**Supplied records:**
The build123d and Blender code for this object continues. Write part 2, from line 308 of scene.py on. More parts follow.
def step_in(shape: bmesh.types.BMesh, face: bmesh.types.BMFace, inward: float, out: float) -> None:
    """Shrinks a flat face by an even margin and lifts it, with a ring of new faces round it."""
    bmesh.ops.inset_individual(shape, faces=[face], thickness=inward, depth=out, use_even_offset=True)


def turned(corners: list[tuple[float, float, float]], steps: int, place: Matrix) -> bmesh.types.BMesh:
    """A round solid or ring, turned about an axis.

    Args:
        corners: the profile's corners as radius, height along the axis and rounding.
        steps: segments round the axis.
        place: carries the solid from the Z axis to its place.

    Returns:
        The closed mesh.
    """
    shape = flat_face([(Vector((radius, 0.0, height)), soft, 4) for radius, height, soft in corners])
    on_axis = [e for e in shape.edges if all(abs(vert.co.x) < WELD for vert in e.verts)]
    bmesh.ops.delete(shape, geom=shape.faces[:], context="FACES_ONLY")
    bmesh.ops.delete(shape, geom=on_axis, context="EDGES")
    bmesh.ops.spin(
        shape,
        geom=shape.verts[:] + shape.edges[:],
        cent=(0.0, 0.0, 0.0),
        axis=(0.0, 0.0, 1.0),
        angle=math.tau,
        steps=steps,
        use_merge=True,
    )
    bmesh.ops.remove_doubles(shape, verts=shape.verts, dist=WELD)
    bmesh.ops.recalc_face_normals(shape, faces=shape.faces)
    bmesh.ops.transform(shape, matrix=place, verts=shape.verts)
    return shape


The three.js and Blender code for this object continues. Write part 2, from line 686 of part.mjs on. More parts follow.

**Task brief:** Exactly reproduce all of the entries above.

**Final answer:**
The build123d and Blender code for this object continues. Write part 2, from line 308 of scene.py on. More parts follow.
def step_in(shape: bmesh.types.BMesh, face: bmesh.types.BMFace, inward: float, out: float) -> None:
    """Shrinks a flat face by an even margin and lifts it, with a ring of new faces round it."""
    bmesh.ops.inset_individual(shape, faces=[face], thickness=inward, depth=out, use_even_offset=True)


def turned(corners: list[tuple[float, float, float]], steps: int, place: Matrix) -> bmesh.types.BMesh:
    """A round solid or ring, turned about an axis.

    Args:
        corners: the profile's corners as radius, height along the axis and rounding.
        steps: segments round the axis.
        place: carries the solid from the Z axis to its place.

    Returns:
        The closed mesh.
    """
    shape = flat_face([(Vector((radius, 0.0, height)), soft, 4) for radius, height, soft in corners])
    on_axis = [e for e in shape.edges if all(abs(vert.co.x) < WELD for vert in e.verts)]
    bmesh.ops.delete(shape, geom=shape.faces[:], context="FACES_ONLY")
    bmesh.ops.delete(shape, geom=on_axis, context="EDGES")
    bmesh.ops.spin(
        shape,
        geom=shape.verts[:] + shape.edges[:],
        cent=(0.0, 0.0, 0.0),
        axis=(0.0, 0.0, 1.0),
        angle=math.tau,
        steps=steps,
        use_merge=True,
    )
    bmesh.ops.remove_doubles(shape, verts=shape.verts, dist=WELD)
    bmesh.ops.recalc_face_normals(shape, faces=shape.faces)
    bmesh.ops.transform(shape, matrix=place, verts=shape.verts)
    return shape


The three.js and Blender code for this object continues. Write part 2, from line 686 of part.mjs on. More parts follow.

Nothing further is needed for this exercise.